Despite their own staff’s recommendations not to proceed, and an impassioned plea from Mayor Ken Melamed, the SLRD board of directors moved ahead in a six to two vote, with one director absent.
It was the proverbial straw that broke the camel’s back.
“It’s a slap in the face of this community,” said Councillor Nancy Wilhelm-Morden.
She had considered requesting that council vote to have Whistler withdraw from the board altogether. Upon further reflection, and because she didn’t think she could get support for that move, Wilhelm-Morden asked that council remove its funding.
They are aware, she said, that the move will take Whistler out of land use planning decisions at the regional level.
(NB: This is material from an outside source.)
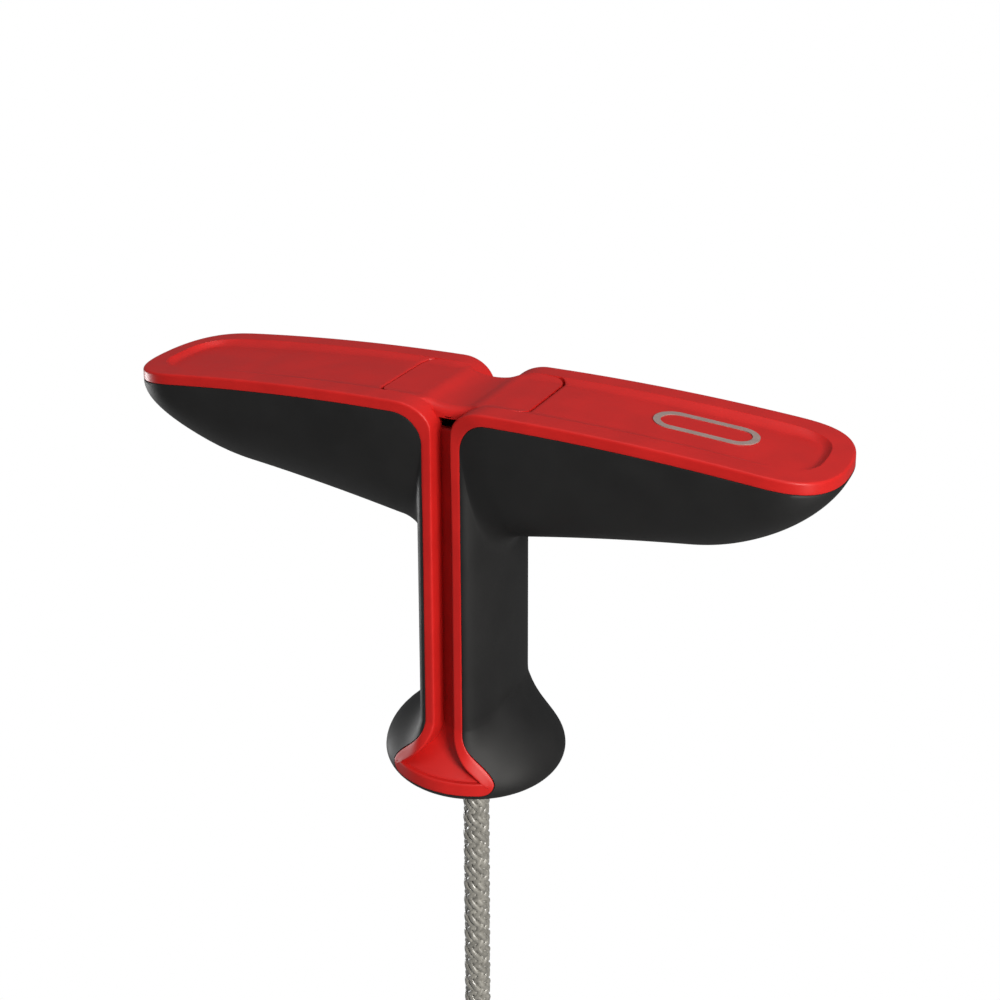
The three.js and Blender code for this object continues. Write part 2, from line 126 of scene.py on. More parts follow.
EDGE_ROOT = 0.9  # and runs on this far under the grip
GRIP_TUCK = 0.12  # the grip's edge starts this far past the lip's outer edge
GRIP_ROLL = 0.13  # and is rolled in by this much
GRIP_BACK = 0.1  # its inner side lies this far behind the edge
GRIP_HOLLOW_DEPTH = 0.6  # how much of the half depth and of the height of a section is hollow
GRIP_HOLLOW_HEIGHT = 0.75

COVER_HALF = 12.75
COVER_CORNER = 2.5
COVER_FOOT = -2.85
COVER_DIP = 1.25
SEAM = 0.19
TUCK = 0.12  # the panel runs on this far under the rim
PANEL_SUNK = 0.015  # and lies this much below it at their common line
PANEL_SKIRT = 2.4  # depth of the panel's side in the seam
COVER_CURVE = 0.037  # how fast the trough in the cover rises to each side
TROUGH_END = (2.6, 3.6)  # where the trough turns into the level part, and over what length
OPEN_EDGE_END = (3.4, 2.2)  # the same for its rounded front and back edge, which lie open in the notch
OPEN_EDGE_ROUND = 1.5
HIDDEN_EDGE_ROUND = 0.06
RIM_BESIDE = (4.6, 1.2)  # where the cover starts to meet the rim, and over what length
COVER_LEAN = 0.35  # the open edge leans in toward its foot
COVER_LEDGE = 0.6
TONGUE_INNER = 7.1
TONGUE_HALF = 3.0
TONGUE_SECTIONS = ((-2.6, 1.3), (-4.5, 1.2), (-6.2, 1.2), (-6.6, 1.5), (-7.0, 0.9))  # height, thickness
POCKET_FLOOR = -16.5
WASHER_TOP = POCKET_FLOOR + 1.7
POCKET = (8.8, 7.1, 5.5)  # half length, half width and corner radius
POCKET_DRAFT = 0.985
POCKET_FLOOR_DRAFT = 0.93
WINDOW_HALF = 1.75  # a small window leads from the top of the groove into the pocket
WINDOW_HEIGHTS = (-5.1, -2.9)
WINDOW_FROM = 6.5
CHANNEL_RADIUS = 2.7
CHANNEL_ROUND = 0.7

ROPE_DIAMETER = 4.6
ROPE_END = -122.0
STEM_ROPE = 4.4
KNOT_ROPE = 4.3
STRANDS_EACH_WAY = 8
BRAID_LEAD = 13.0
BRAID_WAVE = 0.15
BRAID_PROUD = 0.06  # strands of one lay stand out over the others
STRAND_WIDE = 0.46
STRAND_THICK = 0.30
BRAID_CORE_GAP = 0.12
STATIONS_PER_CROSSING = 4

FLIP_X = np.array([-1, 1, 1])
FLIP_Y = np.array([1, -1, 1])

# How finely the larger surfaces are divided.
AROUND = 64
FLOOR_COLUMNS = 25
COVER_COLUMNS = 61
RING_POINTS = 96
FOOT_RING_POINTS = 144
STRAND_POINTS = 8
CORE_POINTS = 20


# ---- small helpers --------------------------------------------------------------------------------
def lerp(a, b, t):
    return a + (b - a) * t


def smooth(t):
    t = np.clip(t, 0.0, 1.0)
    return t * t * (3 - 2 * t)


def place(points):
    """Handle millimetres to frame metres."""
    p = np.asarray(points, float)
    return (p + [0, 0, CROWN]) * MM


def mesh_object(name, points, faces, material, sharp_degrees):
    mesh = bpy.data.meshes.new(name)
    mesh.from_pydata([tuple(p) for p in place(points)], [], [tuple(f) for f in faces])
    bm = bmesh.new()
    bm.from_mesh(mesh)
    bmesh.ops.remove_doubles(bm, verts=bm.verts, dist=2e-7)
    bmesh.ops.recalc_face_normals(bm, faces=bm.faces)
    bm.to_mesh(mesh)
    bm.free()
    mesh.polygons.foreach_set("use_smooth", [True] * len(mesh.polygons))
    mesh.set_sharp_from_angle(angle=math.radians(sharp_degrees))
    mesh.materials.append(material)
    piece = bpy.data.objects.new(name, mesh)
    bpy.context.scene.collection.objects.link(piece)
    return piece


def grid_faces(rows, columns, start=0, wrap_rows=False, wrap_columns=False):
    faces = []
    for i in range(rows if wrap_rows else rows - 1):
        for j in range(columns if wrap_columns else columns - 1):
            k, m = (i + 1) % rows, (j + 1) % columns
            faces.append([start + i * columns + j, start + i * columns + m,
                          start + k * columns + m, start + k * columns + j])
    return faces


class Surface:
    """Points and faces gathered from several grids."""

    def __init__(self):
        self.points = []
        self.faces = []

    def grid(self, rows, wrap_rows=False, wrap_columns=False):
        rows = np.asarray(rows, float)
        start = len(self.points)
        self.faces += grid_faces(rows.shape[0], rows.shape[1], start, wrap_rows, wrap_columns)
        self.points += rows.reshape(-1, 3).tolist()
        return self

    def cap(self, ring, flip=False):
        start = len(self.points)
        self.points += np.asarray(ring, float).tolist()
        face = list(range(start, start + len(ring)))
        self.faces.append(face[::-1] if flip else face)

    def loft(self, rings):
        """A closed solid through a row of rings."""
        self.grid(rings, wrap_columns=True)
        self.cap(rings[0], flip=True)
        self.cap(rings[-1])
        return self

    def piece(self, name, material, sharp_degrees):
        return mesh_object(name, self.points, self.faces, material, sharp_degrees)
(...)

“It doesn’t make any difference anyway because they don’t listen to us,” she said, adding that Whistler will continue to have its say in the Regional Growth Strategy, which also determines future land use.
“We don’t seem to be able to get our message through without
taking some drastic action and this is what this is.”
Area MLA Joan McIntyre also expressed shock and concern about
Whistler’s decision. She has been actively promoting corridor partnerships
since she was elected last year.
“I’ve been encouraging the communities to work together,” she
said from the road Wednesday.
“It appears as though this is a step in the other direction.”
Without hearing from the stakeholders at this point, however, she was reticent to say more until she had a better understanding of Whistler’s decision.
The decision will most definitely have an impact on the functions and services of the planning department at the SLRD.
“It’s a big step,” agreed Squamish Mayor Ian Sutherland, the only SLRD director to support Whistler last month, “and I’m sure it will get the attention of the SLRD.”
Squamish has also considered removing its funding from the SLRD in the past but they wanted to remain at the table for decisions that could impact them in communities such as Furry Creek, Britannia Beach and Porteau Cove.
“When we’ve talked about it in the past we’ve always felt that it’s better to be at the table and paying the money to be part of it,” said Sutherland.